Compare Dylan's interview on the Allen show with the 1965 press conference. Occasionally shown on PBS over the years, the lengthy press conference captures an exhausted, and jokey (but not sarcastic as in "Don't Look Back") Dylan, wearing the rock jester's crown. Dylan is light-years away from the baby-faced folk-king of the March on Washington footage and you wonder if he's heading for burnout. Seven months later, he'd get his answer.

An essential DVD with overall strong picture and sound quality.

- A. Tong

Reviewed by AL69 on 31st July 2004

Excellent DVD and if you are a big enough Bob fan to visit this site, this is truly ESSENTIAL (as is the whole compilation series in my view).

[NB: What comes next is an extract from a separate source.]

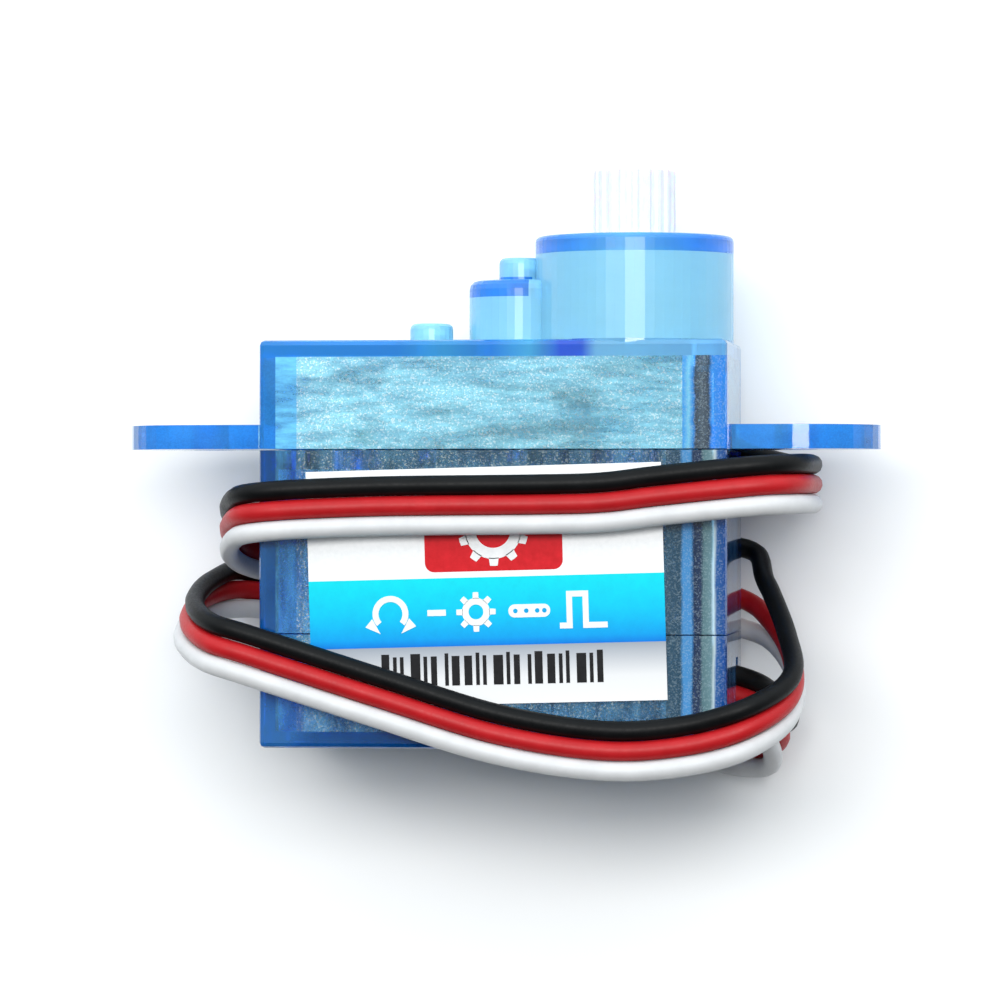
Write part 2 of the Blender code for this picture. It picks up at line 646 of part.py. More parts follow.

Qualtiy of picture is excellent. The only criticism I can give is that the transition between chapters/titles is not smooth, but hey, do we really care? I'd rather that than have no Bob at all....

Truly excellent!

Reviewed by hardinggr on 24th July 2004

I had previously seen some of these bits and pieces on video but the quality had been generally pretty poor, especially the audio tracks. This DVD is in amazing quality throughout.

This is the first time that I've seen the San Francisco Press Conference in its entirety and it is a real hoot. This is Dylan in his 'coolest man on the planet' era and the performance he gives is funny, witty and mesmerising.

I had always been a little ambivalent about collecting stuff on DVD (my experiences of too many really poor videos) but this has converted me completely.

Reviewed by Pugwash on 23rd June 2004

essential content in suprisingly clean quality. sharpness of picture and depth of shading is rich, and audio is clean and hiss free. excellent.

Reviewed by ceddy10165 on 17th June 2004

Includes all the essential stuff for the given timeframe (except of course "Don't Look Back" and "Eat the Doc").

Chronology is perfect, quality is superb - I had all this stuff on VHS at one time (as I've now given it all away) and though the video tape was indeed watchable the DVD quality is better yet; I couldn't be happier.